4. Decoding: $D_{\mathrm{shape}}$ reconstructs the edited mesh from the predicted latent.
5. Texture transfer: The edited geometry is rendered to surface normals/positions, which are then used in the texture DiT to generate view-consistent RGBs, subsequently baked onto the mesh.

End-to-end inference typically requires 5–10 seconds per shape on high-end GPUs (Gat et al., 5 Feb 2026).

6. Experimental Validation and Benchmarks

Evaluation leverages the “BenchUp” protocol: 24 diverse meshes with 100 image-driven edits each, spanning Parts, Global-Deformation, Global-Pose, and Texture categories. Performance is quantified with condition-alignment (SSIM, LPIPS, CLIP-I, DINO-I, CLIP-Dir) and occluded-region fidelity metrics. ShapeUP consistently achieves superior results across all benchmarks:

Method	SSIM↑	LPIPS↓	CLIP-I↑	DINO-I↑	C-Dir↑	occl-CLIP↑	occl-DINO↑
3DEditFormer	0.733	0.270	0.908	0.849	0.441	0.877	0.736
EditP23	0.759	0.254	0.917	0.851	0.455	0.880	0.748
ShapeUP	0.763	0.198	0.943	0.915	0.520	0.928	0.878

User studies confirm a strong preference (>80%) for ShapeUP-edited results over competing approaches. Qualitative inspection highlights ShapeUP’s capacity for crisp part additions, continuous global deformations, and stable view-consistent edits (Gat et al., 5 Feb 2026).

7. Comparison to Related Frameworks and Limitations

ShapeUP outperforms prior paradigms:

• Optimization-based (SDS) methods: Prohibitively slow, prone to multi-view inconsistency.
• Multi-view 2D propagation (EditP23): Suffers from registration artifacts and identity drift, especially for occluded regions.
• Latent manipulation approaches (3DEditFormer, Nano3D): Constrained by frozen generative priors, insufficient for semantic part/persistence or pose-level edits.

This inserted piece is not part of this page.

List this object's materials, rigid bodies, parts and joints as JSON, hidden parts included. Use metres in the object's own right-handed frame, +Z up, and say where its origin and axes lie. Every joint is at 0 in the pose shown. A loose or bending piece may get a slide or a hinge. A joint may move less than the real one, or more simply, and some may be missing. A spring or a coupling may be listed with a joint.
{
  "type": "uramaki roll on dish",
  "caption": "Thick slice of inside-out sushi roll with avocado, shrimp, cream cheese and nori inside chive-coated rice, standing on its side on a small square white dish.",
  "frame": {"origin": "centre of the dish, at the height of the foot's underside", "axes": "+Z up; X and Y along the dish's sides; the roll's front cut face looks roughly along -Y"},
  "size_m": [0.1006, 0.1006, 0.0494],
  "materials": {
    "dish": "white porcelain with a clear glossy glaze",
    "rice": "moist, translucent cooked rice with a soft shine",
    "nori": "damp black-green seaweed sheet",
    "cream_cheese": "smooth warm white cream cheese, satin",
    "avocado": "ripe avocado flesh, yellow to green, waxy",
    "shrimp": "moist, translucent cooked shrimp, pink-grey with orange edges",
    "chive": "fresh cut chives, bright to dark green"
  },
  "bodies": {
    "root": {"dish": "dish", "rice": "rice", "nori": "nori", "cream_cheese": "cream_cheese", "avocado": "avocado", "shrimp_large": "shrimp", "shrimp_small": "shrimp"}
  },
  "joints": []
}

The ShapeUP approach leverages explicit 3D supervision, manipulation in a native latent space, and a diffusion-based transformer to achieve substantially greater editability, precision, and control than these baselines. Potential areas for future extension include broadening to open-world assets, incorporating text or sketch conditioning, and unified treatment of texture and geometry within a single pipeline (Gat et al., 5 Feb 2026).